Modern Orthodox synagogue in Potomac, Maryland, US

Beth Sholom Congregation and Talmud Torah (abbreviated as BSCTT) is a Modern Orthodox synagogue on Seven Locks Road in Potomac, Maryland, in the United States. The largest Orthodox synagogue in the Washington metropolitan area, it is led by Rabbi Nissan Antine.

==Religious services and programs==
Beth Sholom Congregation holds morning and evening tefillah services, Shabbat services, High Holidays services, and Shalosh Regalim services.

Beth Sholom Congregation hosts adult education classes and study groups. The congregation has a men's club, a sisterhood, and a social action committee. Beth Sholom hosts classes for school-age children and teenagers as well. while Beth Sholom Early Childhood Center has classes for younger children.

==Leadership==
Antine became Beth Sholom's assistant in 2006 and was promoted to senior rabbi in July 2013, replacing Joel Tessler. Rabbi Tessler became Rabbi Emeritus.

Rabbanit Hadas Fruchter served as the assistant spiritual leader of Beth Sholom Congregation from 2016 through 2019. Rabbanit Fruchter still serves as a halachic adviser for women.

Rabbi Eitan Cooper is the Associate Rabbi.

==History==
===Origins===
The congregation was founded in 1908 as Voliner Anshe Sfard. It initially worshiped in a congregant's house, but soon purchased a store and remodeled it as a synagogue building, with separate men and women sections. Within just a few years of its creation, the congregation had bought its own cemetery.

The Voliner Anshe Sfard Congregation joined with the Har Zion Congregation in 1936 under the name Beth Sholom Congregation and Talmud Torah, complete with its own Hebrew school.

Two years later, the combined congregation spent $100,000 on a new building. The new building, located at Eighth and Shepherd streets in Petworth, Washington, D.C., was dedicated on August 14, 1938, and served the community for 18 years.

===Shepherd Park===
The congregation sold the Eighth and Shepherd building to the Allegheny Conference Association of Seventh-day Adventists and moved out of the building on December 24, 1954. The congregation temporarily moved to a former bank building at Alaska and Georgia avenues in Shepherd Park, and religious classes were temporarily held at Sixteenth Street and Fort Stevens Drive NW in Brightwood, while it built a new building at Thirteenth Street and Eastern Avenue NW in Shepherd Park. Construction of the new building on Eastern Avenue cost $900,000.
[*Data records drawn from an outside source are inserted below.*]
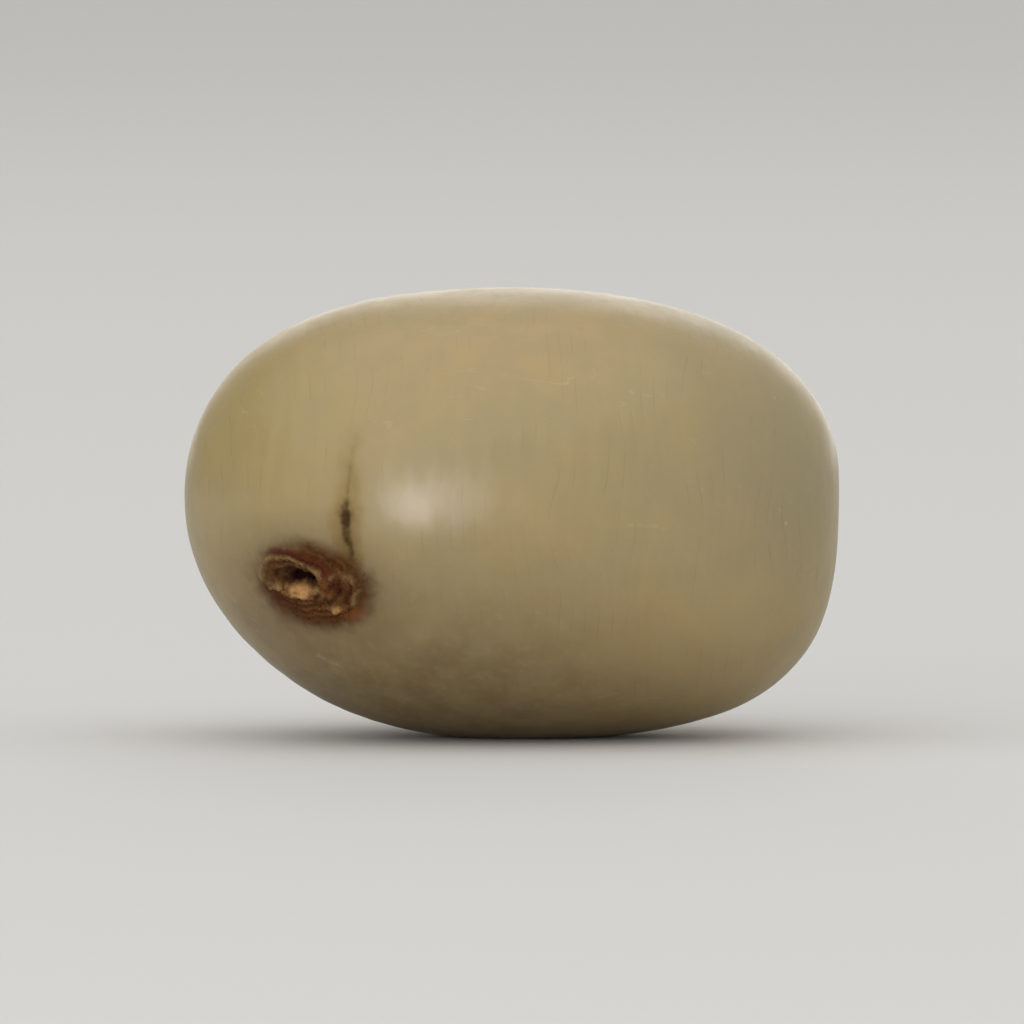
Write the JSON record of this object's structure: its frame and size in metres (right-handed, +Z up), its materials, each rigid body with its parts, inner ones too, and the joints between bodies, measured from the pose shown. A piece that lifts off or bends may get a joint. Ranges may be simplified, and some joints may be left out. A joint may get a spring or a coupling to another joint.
{
  "type": "fever nut",
  "caption": "Smooth, waxy, olive khaki seed, a blunt ovoid lying on a small flat spot, with a pitted stalk scar low on its front.",
  "frame": {"origin": "on the surface that the nut rests on, under the middle of its box", "axes": "+X along the nut, away from the scar's end; +Y from the scar's side to the back; +Z up"},
  "size_m": [0.023, 0.0186, 0.0157],
  "materials": {
    "seed_coat": "natural seed coat, smooth and waxy, half glossy, olive khaki with tan and greenish mottling and a dark red-brown stain round the scar"
  },
  "bodies": {
    "root": {"fever_nut": "seed_coat"}
  },
  "joints": []
}
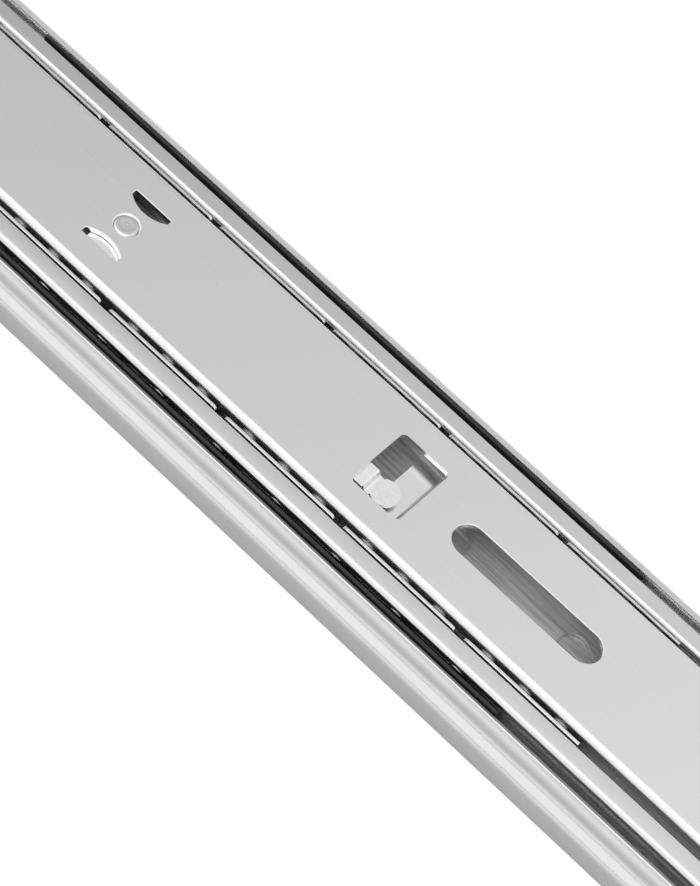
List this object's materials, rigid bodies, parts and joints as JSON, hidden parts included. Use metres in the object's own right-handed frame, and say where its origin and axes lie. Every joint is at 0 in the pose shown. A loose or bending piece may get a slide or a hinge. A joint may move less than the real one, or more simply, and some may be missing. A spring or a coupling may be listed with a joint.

The congregation held its first religious services in the new building on September 14, 1954. The new building had seating for 2,000 worshippers. At one point, the Hebrew school had more than 400 students.

===Potomac===
By 1975, many of the members of the congregation had moved to Montgomery County, Maryland, and only one-fifth of the seats in the sanctuary were filled for Shabbat services. The congregation's leadership decided to build a chapel and a religious school on Seven Locks Road in Potomac. It was considered a branch synagogue. The new location in Potomac worked out; the congregation's membership increased by ten percent, and the religious school's enrollment increased ten-fold.
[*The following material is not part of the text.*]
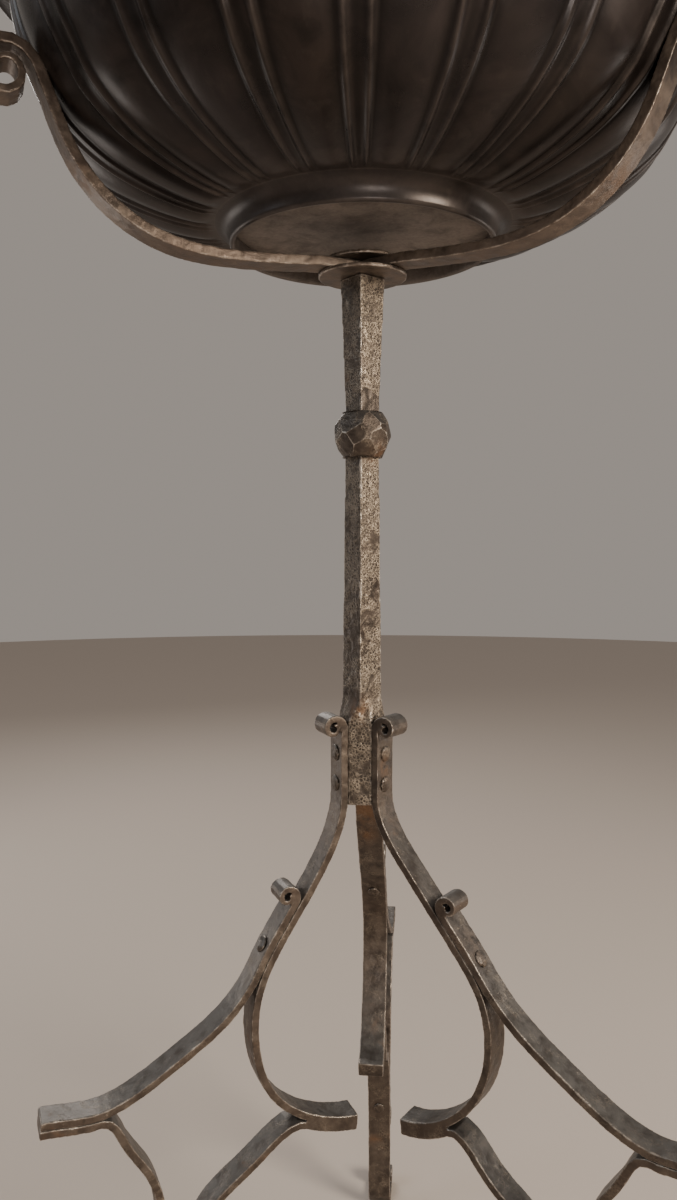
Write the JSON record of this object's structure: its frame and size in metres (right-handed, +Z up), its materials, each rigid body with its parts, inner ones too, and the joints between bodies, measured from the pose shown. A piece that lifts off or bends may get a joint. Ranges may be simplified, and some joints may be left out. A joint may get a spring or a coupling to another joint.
{
  "type": "wrought iron tripod stand with basin",
  "caption": "Forged iron tripod stand with scrolled strap legs, a knopped square post and a curled-arm cradle that holds a lift-out fluted basin.",
  "frame": {"origin": "on the floor under the post's centreline, at the bottom centre of the bounding box", "axes": "+Z up along the post, -Y towards the front between the left and right legs, +X towards the right leg"},
  "size_m": [0.58, 0.58, 1.12],
  "materials": {
    "wrought_iron": "hammered dark brown-grey forged iron, worn bare along the edges, with patches of rust",
    "rivet_iron": "hammered rivet heads, rubbed lighter than the bars",
    "basin_metal": "near-black brown patina with a soft sheen"
  },
  "bodies": {
    "stand": {"post": "wrought_iron", "knob": "wrought_iron", "hub_plate": "wrought_iron", "hub_washer": "wrought_iron", "arm_left": "wrought_iron", "arm_right": "wrought_iron", "arm_rear": "wrought_iron", "leg_left_bar": "wrought_iron", "leg_left_outer_arc": "wrought_iron", "leg_left_lower_outer": "wrought_iron", "leg_left_lower_inner": "wrought_iron", "leg_left_post_rivet_1": "rivet_iron", "leg_left_post_rivet_2": "rivet_iron", "leg_left_arc_rivet": "rivet_iron", "leg_left_lower_rivet": "rivet_iron", "leg_right_bar": "wrought_iron", "leg_right_outer_arc": "wrought_iron", "leg_right_lower_outer": "wrought_iron", "leg_right_lower_inner": "wrought_iron", "leg_right_post_rivet_1": "rivet_iron", "leg_right_post_rivet_2": "rivet_iron", "leg_right_arc_rivet": "rivet_iron", "leg_right_lower_rivet": "rivet_iron", "leg_rear_bar": "wrought_iron", "leg_rear_outer_arc": "wrought_iron", "leg_rear_lower_outer": "wrought_iron", "leg_rear_lower_inner": "wrought_iron", "leg_rear_post_rivet_1": "rivet_iron", "leg_rear_post_rivet_2": "rivet_iron", "leg_rear_arc_rivet": "rivet_iron", "leg_rear_lower_rivet": "rivet_iron"},
    "basin": {"basin_bowl": "basin_metal", "basin_foot_ring": "basin_metal"}
  },
  "joints": [
    {"name": "basin_lift", "type": "slide", "parent": "stand", "child": "basin", "axis": [0, 0, 1], "range_m": [0, 0.25]}
  ]
}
In the late 1980s, Beth Sholom was principally responsible for the construction of a two-mile-long eruv in Potomac that made it permissible for observant Orthodox Jews to carry and push objects within the boundaries area on Shabbat, leading to the growth of the Orthodox population in the area.

In order to accommodate its large community, the congregation constructed a new building on the Potomac site in 1994. In 1999, the second phase of the building was completed.

In 2005, the synagogue became the first Orthodox congregation in Washington to elect a woman as president of the congregation. As of 2012, the congregation numbered more than four-hundred families.